Valvular heart disease
What it is
Your heart has four valves (aortic, mitral, tricuspid and pulmonary) that keep blood moving in the right direction. Valve disease means one or more valves don’t open or close properly, which can disrupt blood flow and make the heart work harder.
Most valve problems fall into two broad types:
Stenosis: the valve becomes narrowed and doesn’t open fully
Regurgitation: the valve becomes leaky and doesn’t seal properly
Symptoms
Some people have no symptoms for years, even with significant valve disease. When symptoms occur, they commonly include:
shortness of breath (especially with exertion)
chest tightness or discomfort
fatigue or reduced exercise tolerance
light-headedness or fainting
palpitations or ankle swelling
If symptoms are new, worsening, or occurring at rest, seek urgent medical review.
Causes
Valve disease can be caused by:
age-related degeneration and calcification (common with aortic stenosis)
previous rheumatic fever (still relevant for some valve patterns)
infection (endocarditis)
congenital valve variants (e.g., bicuspid aortic valve)
connective tissue disorders
How is it diagnosed?
The key test is an echocardiogram (ultrasound of the heart), which assesses valve structure and severity and how the heart is coping.

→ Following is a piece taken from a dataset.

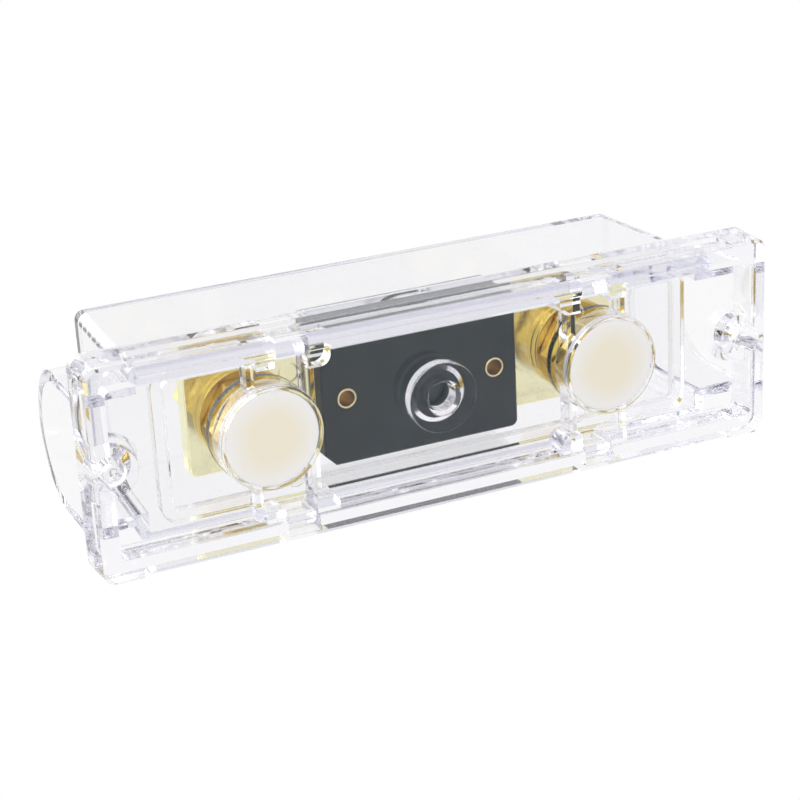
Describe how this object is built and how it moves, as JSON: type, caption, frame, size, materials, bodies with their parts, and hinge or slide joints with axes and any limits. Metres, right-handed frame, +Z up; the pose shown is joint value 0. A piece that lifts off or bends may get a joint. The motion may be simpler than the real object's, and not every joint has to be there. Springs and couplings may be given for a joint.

Depending on the question, we may also use:
transoesophageal echocardiogram (TOE) for higher-resolution valve assessment
CT (useful for valve anatomy and planning transcatheter procedures)
cardiac MRI (helpful for volumes, function, and regurgitation assessment in selected cases)
Treatment Options
1. Monitoring (often the main treatment early on)
Many valve conditions are mild or moderate and are best managed with regular surveillance (repeat echo at intervals) and symptom review.
2. Medications (supportive, not a “cure” for the valve)
Medications can help control symptoms and treat the effects of valve disease (blood pressure control, fluid management, rhythm control), but most medications do not “fix” a severely narrowed or severely leaking valve.
3. Valve intervention (when severity and timing warrant it)
When valve disease becomes severe and/or symptoms develop — or when it starts affecting heart function — intervention may be recommended.
Options include:
Valve repair (often preferred when durable repair is feasible, especially for some mitral valve conditions)
Valve replacement (surgical or transcatheter)
Transcatheter therapies in selected patients (e.g., TAVI for aortic stenosis; catheter-based mitral interventions for selected cases)
4. A team-based decision
For severe valve disease where intervention is being considered, guidelines emphasise evaluation by a multidisciplinary heart team, balancing valve anatomy, symptom burden, heart function, age/frailty, procedural risk, and patient goals.